Tuntaskan Masalah Tarif Dagang, Ini Pembicaraan Antara Indonesia dan AS

Sahrul

Indonesia telah memulai langkah penting dalam negosiasi tarif impor tinggi yang diterapkan oleh Amerika Serikat (AS) terhadap produk-produk asal Indonesia. Delegasi pemerintah yang dipimpin oleh Menko Perekonomian Airlangga Hartarto melakukan serangkaian pertemuan dengan berbagai kementerian dalam pemerintahan Presiden Donald Trump untuk membahas solusi atas kebijakan perdagangan yang dirasa merugikan Indonesia.

Airlangga membuka informasi terkini mengenai perkembangan negosiasi ini dan menegaskan bahwa Indonesia menjadi salah satu negara yang diterima lebih awal oleh AS untuk memulai pembicaraan ini. “Indonesia merupakan salah satu negara yang diterima lebih awal.
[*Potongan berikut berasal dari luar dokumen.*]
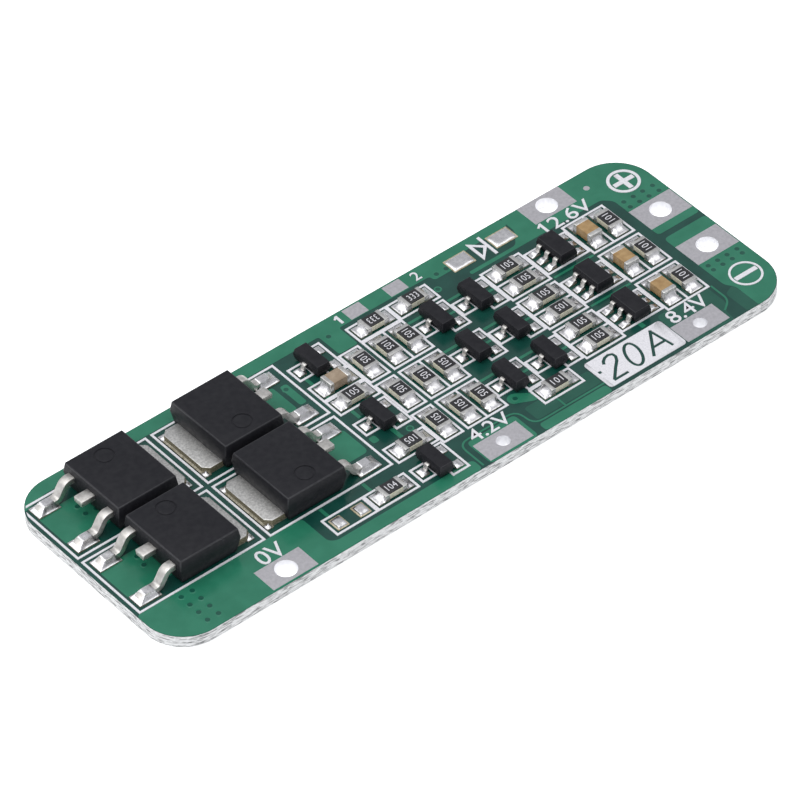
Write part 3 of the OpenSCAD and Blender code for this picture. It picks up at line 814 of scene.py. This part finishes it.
piece = bmesh.new()
for number, place in fets:
    on_board = place @ Matrix.Translation((0, 0, -land_t))
    for side in (-1, 1):
        shape = foot_solder(shake.uniform(0.96, 1.06), shake.uniform(-1, 1))
        add_shape(piece, shape, None, on_board @ at(0, side * LEAD_SPREAD / 2))
    land = block((tab_x + LAND_LIP - TAB_FROM, TAB_W, land_t - 0.01),
                 ((tab_x + LAND_LIP + TAB_FROM) / 2, 0, land_t / 2 - 0.005))
    add_shape(piece, land, 1, on_board)
    half = TAB_W / 2 - TAB_CUT
    # the fillet at the tab's end is all in the dark flux finish: partly flux stain, partly painted shade
    add_shape(piece, mound((tab_x - 0.04, -half), (tab_x + LAND_LIP, half), (6, 30), tab_rim), 1, on_board)
    for side in (-1, 1):
        corner_y = side * (TAB_W / 2 - LAND_LIP)

        def blob(x, y):
            return land_t + BLOB_R * hollow(math.hypot(x - tab_x + LAND_LIP, y - corner_y), BLOB_R)

        drop = mound((tab_x - LAND_LIP - BLOB_R, corner_y - BLOB_R), (tab_x + LAND_LIP, corner_y + BLOB_R),
                     (10, 10), blob)
        add_shape(piece, drop, None, on_board)
made = close_piece("solder_of_power_transistors", piece, [bright_solder, flux_gold_and_shade],
                   ["solder_power"])
print(made.name, len(made.data.polygons), "faces")

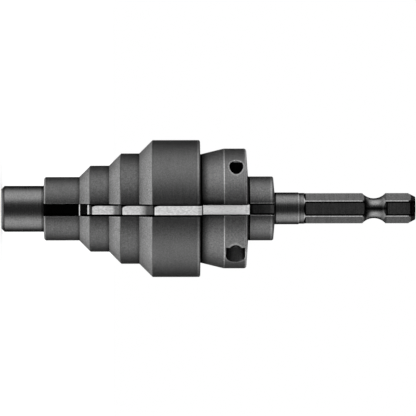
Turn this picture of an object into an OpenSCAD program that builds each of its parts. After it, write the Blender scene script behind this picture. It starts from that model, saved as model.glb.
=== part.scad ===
// Stepped conduit reamer for a power driver.
// A turned and slotted body with three guide steps is pressed on a one-piece arbor.
// The arbor's pilot nose leads the tool, and its hex shank fits a quick-change chuck.
// Two stepped blades lie in slots on opposite sides, each held by a cap screw.
// Frame: the spin axis is Z, the pilot's end face lies at z = 0 and the shank points up.
// The front blade faces -Y. Units are millimetres.

/* [Pilot nose] */
// Diameter of the pilot
pilot_d = 11.0; // [9:0.1:13]
// Length of the pilot in front of the body
pilot_len = 10.2; // [6:0.1:20]
// Width of the bevel on the pilot's end
pilot_bevel = 0.75; // [0.3:0.05:1.4]
// Rounding between that bevel and the pilot's side
pilot_round = 0.4; // [0.1:0.05:0.8]

/* [Guide steps] */
// Diameter of step 1, which guides the smallest conduit
step1_d = 15.2; // [14:0.1:15.6]
// Diameter of step 2
step2_d = 20.6; // [18:0.1:20.8]
// Diameter of step 3
step3_d = 26.4; // [24:0.02:26.6]
// Diameter of the shoulder step behind the guides
shoulder_d = 32.75; // [30:0.05:35]
// Length of step 1's cylinder
step1_len = 8.4; // [5:0.1:12]
// Length of step 2's cylinder
step2_len = 4.45; // [3.5:0.05:8]
// Length of step 3's cylinder
step3_len = 4.3; // [3.5:0.05:8]
// Length of the shoulder's cylinder
shoulder_len = 11.35; // [8:0.05:16]
// Slope of the reaming cones between the steps, in degrees from the axis
cone_angle = 45; // [35:1:55]
// Rounding of step 1's front edge
nose_round = 0.6; // [0.2:0.05:1]
// Rounding of the shoulder's rear edge
shoulder_round = 0.4; // [0.2:0.05:1]

/* [Clamp collar and hub] */
// Diameter of the collar that holds the blade screws
collar_d = 28.66; // [27.5:0.02:29.4]
// Diameter where the collar's front cone meets the shoulder
collar_root_d = 25.9; // [24:0.1:27]
// Length of the collar's front cone
collar_cone_len = 5.65; // [4:0.05:8]
// Length of the collar's cylinder
collar_len = 5.4; // [5:0.05:8]
// Rounding of the collar's rear edge
collar_round = 0.6; // [0.2:0.05:1]
// How far the collar's rear face rises from its rim to the hub
collar_crown = 0.4; // [0:0.05:1]
// Diameter of the hub behind the collar
hub_d = 15.3; // [13.5:0.02:18]
// Length of the hub behind the collar's rim
hub_len = 6.45; // [4:0.05:10]
// Rounding of the hub's rear edge
hub_round = 0.45; // [0.2:0.05:1]
// How far the hub's rear face rises from its rim to the neck
hub_crown = 0.3; // [0:0.05:0.8]

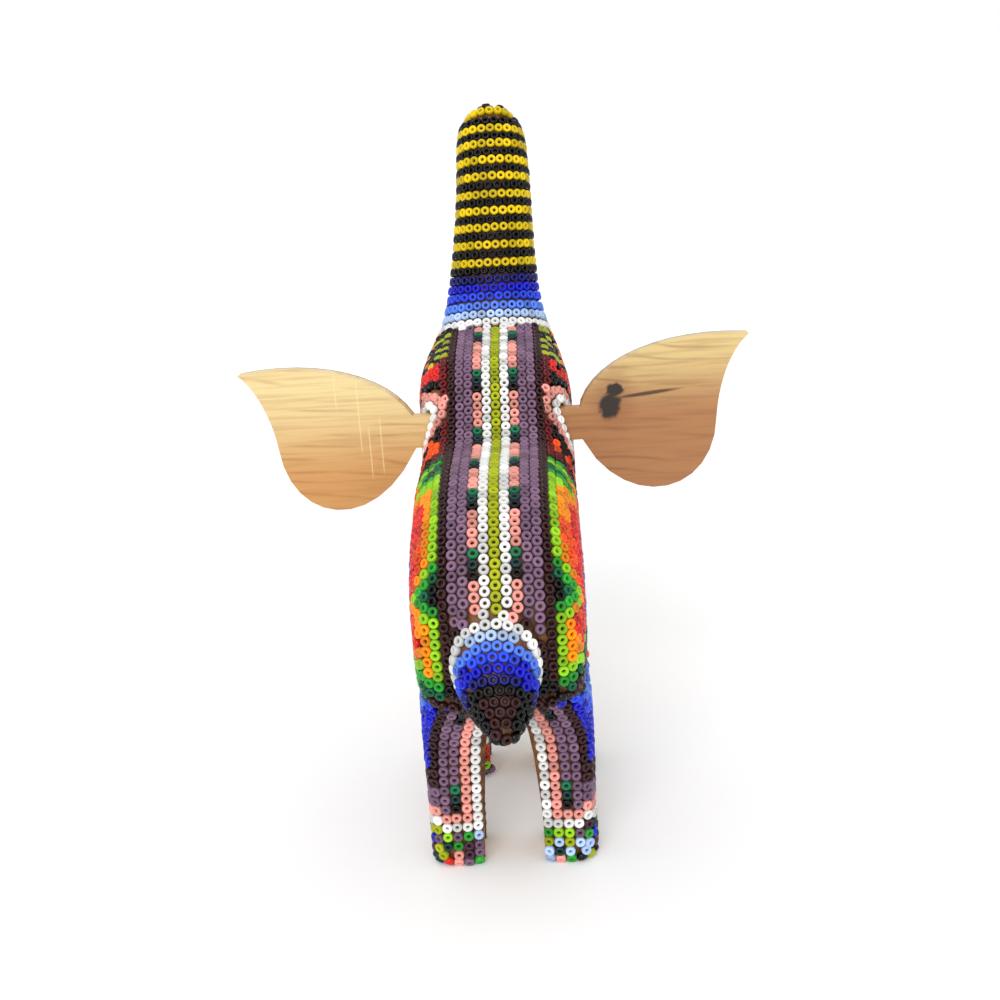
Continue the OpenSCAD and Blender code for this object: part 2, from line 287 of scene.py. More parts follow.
def curve_length(points):
    return sum((b - a).length for a, b in zip(points, points[1:]))


def bead_ring(points, normals, colour, shift=0.0, area=""):
    """Fills a closed ring with evenly spaced beads; colour is a name or f(fraction)."""
    length = curve_length(points)
    count = max(1, round(length / PITCH))
    step = length / count
    placed = resample(points, normals, step, start=step * shift)
    for point, normal, at_length in placed[:count]:
        name = colour(at_length / length) if callable(colour) else colour
        if area in (owner_of(point, normal) or ""):
            lay(point, normal, name, least=0.78 * PITCH)


# ---------------------------------------------------------------- shape landmarks
MID_Y = -37.0  # the hind heels, as in the CAD frame


def at(y, z):
    """A point in the middle plane, y measured from the hind heels."""
    return Vector((0.0, y + MID_Y, z))


def lean_up(lean):
    """Unit vector that leans back from upright by some degrees."""
    a = math.radians(lean)
    return Vector((0.0, -math.sin(a), math.cos(a)))


def lean_along(lean):
    """Unit vector square to lean_up, pointing forward."""
    a = math.radians(lean)
    return Vector((0.0, math.cos(a), math.sin(a)))


def along_path(stops, steps):
    """Smooth (pivot, lean) sections between stops of [y, z, lean]."""
    out = []
    count = len(stops) - 1
    for n in range(steps + 1):
        u = n / steps * count
        k = min(int(u), count - 1)
        f = u - k
        p0, p1, p2, p3 = (stops[max(0, min(count, k + d))] for d in (-1, 0, 1, 2))
        values = []
        for a, b, c, d in zip(p0, p1, p2, p3):
            values.append(
                0.5 * (2 * b + (c - a) * f + (2 * a - 5 * b + 4 * c - d) * f * f
                       + (3 * b - 3 * c + d - a) * f ** 3))
        out.append((at(values[0], values[1]), values[2]))
    return out


# ---------------------------------------------------------------- trunk and its blue base
TRUNK_STOPS = [
    (82.2, 95.0, 68), (83.6, 99.4, 75), (84.1, 106.1, 82), (84.8, 115.7, 83), (85.7, 125.3, 81),
    (87.1, 134.1, 75), (88.9, 139.4, 70), (89.8, 143.1, 64),
]
BAND_COLOURS = ["white", "pale_blue", "cornflower", "blue", "royal", "navy"]


def trunk_colour(row):
    if row < len(BAND_COLOURS):
        return BAND_COLOURS[row]
    return "black" if (row - len(BAND_COLOURS)) % 2 == 0 else "yellow"


def trunk_rings():
    """Rings up the trunk at equal steps along its rear face, then a rounded tip."""
    sections = along_path(TRUNK_STOPS, 240)
    travelled, row = 0.0, 0
    last = outward_hit(sections[0][0], lean_up(sections[0][1]))[0]
    for pivot, lean in sections:
        point = outward_hit(pivot, lean_up(lean))[0]
        travelled += (point - last).length
        last = point
        if travelled + 1e-6 >= row * ROW_PITCH:
            points, normals = ring(pivot, lean_along(lean))
            bead_ring(points, normals, trunk_colour(row), shift=0.5 * (row % 2))
            row += 1
    pivot, lean = sections[-1]
    for polar in (77, 58, 38, 16):
        points, normals = ring(pivot, lean_along(lean), polar)
        bead_ring(points, normals, trunk_colour(row) if polar > 70 else "black", 0.5 * (row % 2))
        row += 1


# ---------------------------------------------------------------- tail
TAIL_STOPS = [
    (-11.2, 48.8, 6), (-12.8, 46.4, 17), (-14.4, 44.0, 29), (-16.0, 41.9, 38), (-17.2, 40.9, 43)]
TAIL_COLOURS = ["white", "pale_blue", "cornflower", "blue", "royal", "navy", "black"]


def tail_tip_colour(fraction):
    """Brown on top of the tip, black down its sides and below."""
    return "brown" if min(fraction, 1 - fraction) < 0.12 else "black"


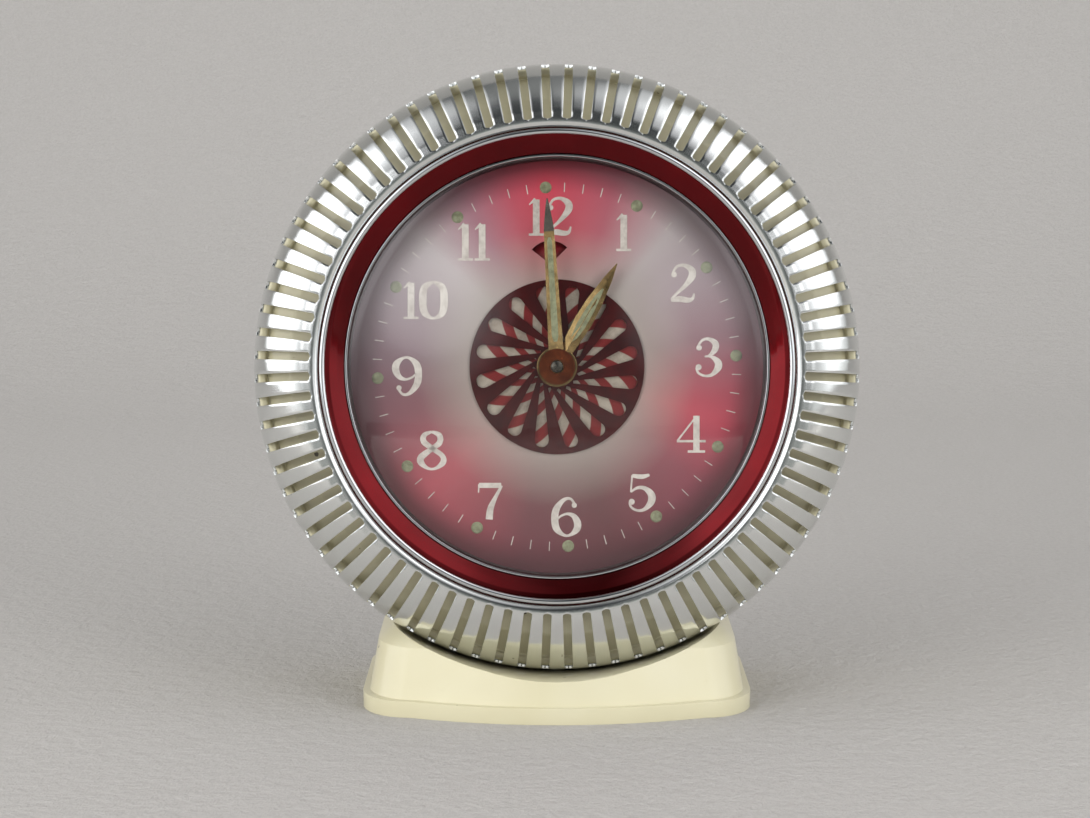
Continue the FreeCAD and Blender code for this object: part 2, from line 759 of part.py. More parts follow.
def saddleSpace(margin):
    start = Vector(0, baseFront - 20, saddleHeight + saddleRadius)
    return Part.makeCylinder(saddleRadius + margin, baseDepth + 40, start, Vector(0, 1, 0))


def baseShell():
    outer = fused([planSolid(0.0, 0.0, flangeHeight, baseCorner),
                   slantedSolid(flangeStep, shoulderInset, flangeHeight, shoulderHeight,
                                baseCorner),
                   slantedSolid(shoulderInset, roofInset, shoulderHeight, roofHeight,
                                baseCorner)])
    outer = outer.cut(saddleSpace(0.0)).cut(drumSpace(restingGap))
    roofFoot = shoulderHeight - baseWall
    inner = fused([slantedSolid(flangeStep + baseWall, shoulderInset + baseWall, -1.0, roofFoot,
                                baseCorner - baseWall),
                   slantedSolid(shoulderInset + baseWall, roofInset + baseWall, roofFoot,
                                roofHeight - baseWall, baseCorner - baseWall)])
    inner = inner.cut(saddleSpace(baseWall)).cut(drumSpace(restingGap + baseWall))
    shell = outer.cut(inner)
    holes = [saddleHole(depth, -5, 20) for depth in saddleScrewDepths]
    return shell.cut(Part.makeCompound(holes))


def saddleHole(depth, bottom, top):
    return Part.makeCylinder(saddleScrewRadius + 0.1, top - bottom, Vector(0, depth, bottom))


def basePlate():
    return planSolid(flangeStep + baseWall + 1.4, 0.8, 1.6, baseCorner - 3.0)


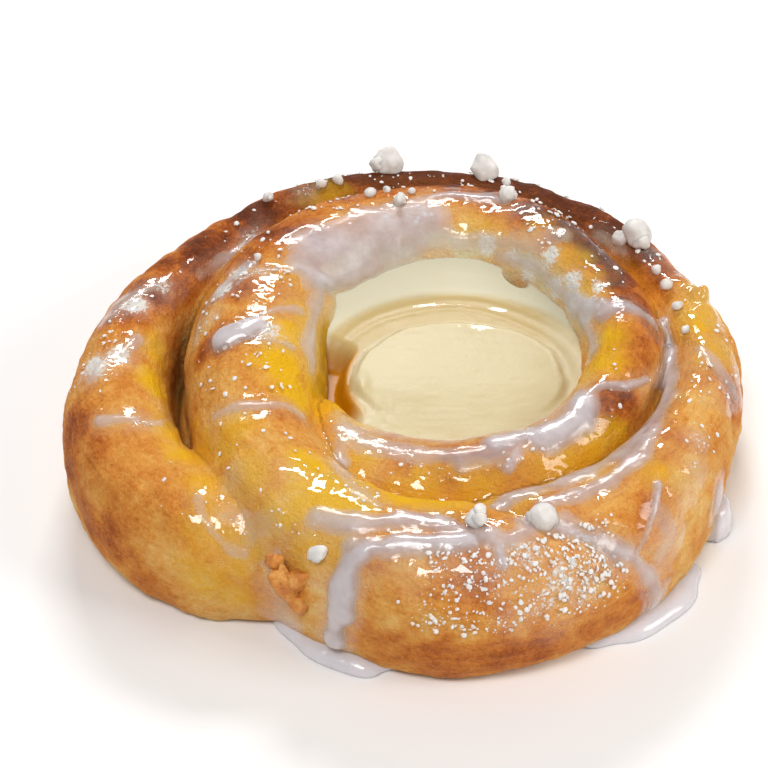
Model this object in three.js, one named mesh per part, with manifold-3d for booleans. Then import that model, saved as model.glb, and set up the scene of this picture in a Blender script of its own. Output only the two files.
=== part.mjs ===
// A custard danish: one rope of sweet dough wound into a snail, round a well filled with custard.
// Sugar icing runs over the coils and has set in puddles at the foot, and pearl sugar sits on top.
// Millimetres, +Z up. The origin is the middle of the footprint, on the surface that it rests on.
import * as THREE from "three";
import { mergeGeometries, mergeVertices } from "three/addons/utils/BufferGeometryUtils.js";
import Module from "manifold-3d";

const wasm = await Module();
wasm.setup();

// The rope winds twice round the well, from its inner tip to its outer tail, and each station
// gives its turn in degrees, its distance from the well's centre, its half width and its crest.
const WELL = new THREE.Vector2(8.33, 4.78);
const STATIONS = [
  [-160, 26.0, 3.2, 19.5],
  [-144, 26.6, 5.4, 20.5],
  [-122, 28.2, 9.0, 22.3],
  [-93, 29.4, 9.0, 23.8],
  [-70, 28.9, 8.2, 25.0],
  [-45, 29.3, 7.6, 26.5],
  [-20, 29.6, 7.4, 27.5],
  [0, 29.6, 7.7, 28.0],
  [25, 29.5, 8.0, 28.5],
  [45, 29.7, 8.6, 29.0],
  [70, 31.0, 9.8, 29.0],
  [95, 32.4, 11.0, 29.0],
  [120, 33.2, 11.6, 29.0],
  [145, 34.4, 12.0, 29.0],
  [165, 34.9, 12.7, 29.0],
  [190, 35.1, 12.8, 28.5],
  [206, 37.8, 11.4, 28.0],
  [220, 41.2, 11.2, 27.5],
  [236, 44.9, 11.0, 27.0],
  [250, 46.9, 11.2, 26.5],
  [268, 48.4, 13.0, 26.0],
  [284, 47.1, 12.6, 26.0],
  [300, 45.7, 10.8, 26.0],
  [320, 44.7, 9.0, 25.7],
  [340, 43.8, 7.6, 25.3],
  [360, 43.3, 7.0, 25.0],
  [382, 42.0, 6.6, 24.5],
  [405, 41.8, 6.4, 24.0],
  [425, 42.7, 6.5, 24.0],
  [450, 44.6, 6.6, 24.0],
  [475, 47.0, 6.8, 24.0],
  [495, 49.2, 6.9, 24.0],
  [512, 52.1, 6.9, 24.2],
  [525, 55.3, 7.2, 24.5],
  [540, 58.0, 8.6, 25.0],
  [556, 59.7, 9.9, 25.0],
  [568, 59.4, 10.2, 24.5],
  [580, 56.2, 9.8, 23.0],
  [590, 51.0, 9.4, 20.5],
  [600, 45.0, 8.4, 16.0],
];
const FIRST_TURN = STATIONS[0][0];
const LAST_TURN = STATIONS.at(-1)[0];
const RADIUS = 1;
const HALF_WIDTH = 2;
const CREST = 3;

// The section is a squared oval, widest at this share of its height, with its foot cut flat.
const WIDEST = 0.46;
const UPPER_SQUARENESS = 0.86;
const LOWER_SQUARENESS = 0.75;
const FOOT_CUT = 2.0;
const TIP_TURNS = 9;
const SECTION_POINTS = 20;
const RING_TURNS = 5.5;
const RINGS_PER_PIECE = 9;

// Folds where the dough creased over itself: turn on the crest, slant, width in turns and depth.
const FOLDS = [
  [285.5, -0.23, 3.0, 1.8],
  [196, 0.1, 3.0, 0.5],
  [155, -0.16, 3.2, 0.9],
  [20, 0.15, 3.0, 0.5],
  [-62, -0.1, 3.0, 0.6],
  [352, 0.2, 3.0, 0.7],
  [418, -0.15, 3.5, 0.6],
  [505, 0.18, 3.5, 0.7],
  [572, -0.1, 3.0, 0.6],
];

// The dough under the custard and under the coils reaches to just inside the outer coil's middle.
const FLOOR_INSET = 1.5;
const FLOOR_HEIGHT = 7.5;
const FLOOR_BEVEL = 1;
const FLOOR_SIDES = 48;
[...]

Beberapa negara lain yang sudah melakukan negosiasi sebelumnya adalah Vietnam, Jepang, dan Italia,” ujar Airlangga dalam konferensi pers virtual, Jumat (18/4/2025).

Negosiasi ini akan berlangsung dalam waktu 60 hari ke depan, dengan tujuan untuk mencapai kesepakatan yang menguntungkan kedua belah pihak. Beberapa pertemuan telah dilakukan, di antaranya dengan Menteri Perdagangan AS, Howard Lutnick, dan Kepala Kantor Perwakilan Dagang AS, Jamieson Greer. Selain itu, Menteri Luar Negeri Indonesia, Retno Marsudi, juga telah bertemu dengan Menteri Luar Negeri AS, Marco Rubio, untuk membuka dialog yang lebih luas mengenai isu perdagangan ini.

Dalam pembicaraan tersebut, Indonesia mengungkapkan berbagai opsi kerjasama bilateral yang dapat membantu menciptakan situasi perdagangan yang adil dan seimbang. Airlangga menekankan bahwa Indonesia tidak ingin tarif yang terlalu tinggi diterapkan pada produk-produk ekspor Indonesia. Sebagai bagian dari tawar-menawar, Indonesia menawarkan beberapa langkah konkret untuk menyeimbangkan neraca dagang dengan AS.

“Salah satu langkah yang kami tawarkan adalah dengan meningkatkan volume impor barang dari AS, seperti minyak, gas, serta produk pertanian seperti gandum dan kedelai,” jelas Airlangga. Selain itu, Indonesia juga siap memfasilitasi perusahaan-perusahaan AS yang beroperasi di tanah air dengan memberikan kemudahan perizinan dan insentif tertentu.

Indonesia juga menawarkan produk mineral strategis dan berencana untuk mempermudah regulasi impor, termasuk produk hortikultura dari AS. Di samping itu, kedua negara juga akan mendorong investasi dalam skema business to business (B2B), yang diharapkan dapat mempererat hubungan ekonomi kedua negara.

Namun, salah satu permintaan utama Indonesia dalam negosiasi ini adalah agar tarif yang diterapkan pada komoditas ekspor utama seperti garmen, alas kaki, furnitur, dan udang dapat lebih kompetitif, terutama bila dibandingkan dengan negara pesaing lainnya. Airlangga menyoroti bahwa meskipun saat ini tarif untuk produk-produk tersebut telah diberi diskon sementara sebesar 10%, tarif proteksionis yang tetap diberlakukan untuk beberapa komoditas, seperti tekstil dan garmen, masih berkisar antara 10 hingga 37%.

“Tarif tambahan sebesar 10% yang diterapkan untuk 90 hari ini, belum tentu menguntungkan karena tarif yang ada saat ini sudah cukup tinggi, mencapai 10-37%. Akibatnya, produk asal Indonesia memiliki biaya lebih besar untuk memasuki pasar AS,” jelas Airlangga, menekankan bahwa hal ini menjadi perhatian serius bagi pemerintah Indonesia.

Melalui negosiasi ini, Indonesia berharap dapat menciptakan iklim perdagangan yang lebih menguntungkan dan berkelanjutan dengan AS, serta mengurangi hambatan perdagangan yang selama ini dirasakan oleh eksportir Indonesia.